I plug in the humidifier and lean over the cough cough girl. She sits up sleepily and drinks some water. I try to prop her up a little higher to stop the cough cough. I stroke her forehead. I don't quite want her to wake up because then she will want me to sleep with her, which of course I would. But those half nights scrunched in her twin bed with her cough cough in my ear, oh I know so well what they will bring...if I have to have a cough cough night right in bed with her, I wake in the morning with that surreal headache and body crinkle that translates into inaccuracy... my voice feels thin and my temperament is wan. All day I can hardly make sense of myself.

But I would do it again of course. For the cough cough girl. If she needs me, I'm there.

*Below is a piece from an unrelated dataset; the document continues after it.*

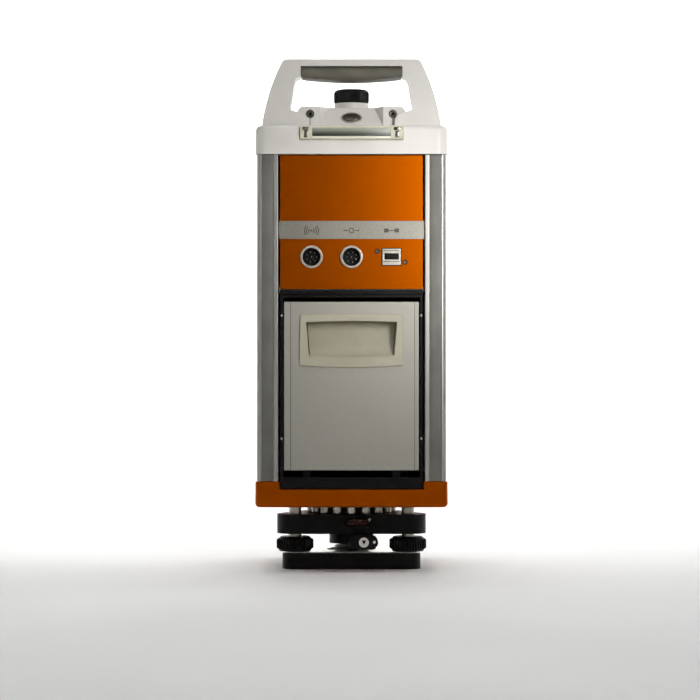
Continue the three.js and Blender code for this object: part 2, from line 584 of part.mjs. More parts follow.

But, AHHH, this time she settles back into her sleep. I creep back into our bedroom and slide into bed next to my husband. I cover my head with the blanket so that I don't hear the last little bouts of cough cough. The worries of war start to rustle around me and my to do list for tomorrow tries to make me pay attention to it. I think of the little things like the way the cupboards in the kitchen need to be washed down. I think of the big things like the state budget deficit. I think of my own little life and what needs to happen and I have strange memories from conversations 20 years ago. The last cough cough, and I seem to be fading away too, into another too short night of deep sleep.

I wake, desiring to be stronger than I am. Raising the shades on the window, I speak gently: "Time to get up, everybody." There is new snow on the ground.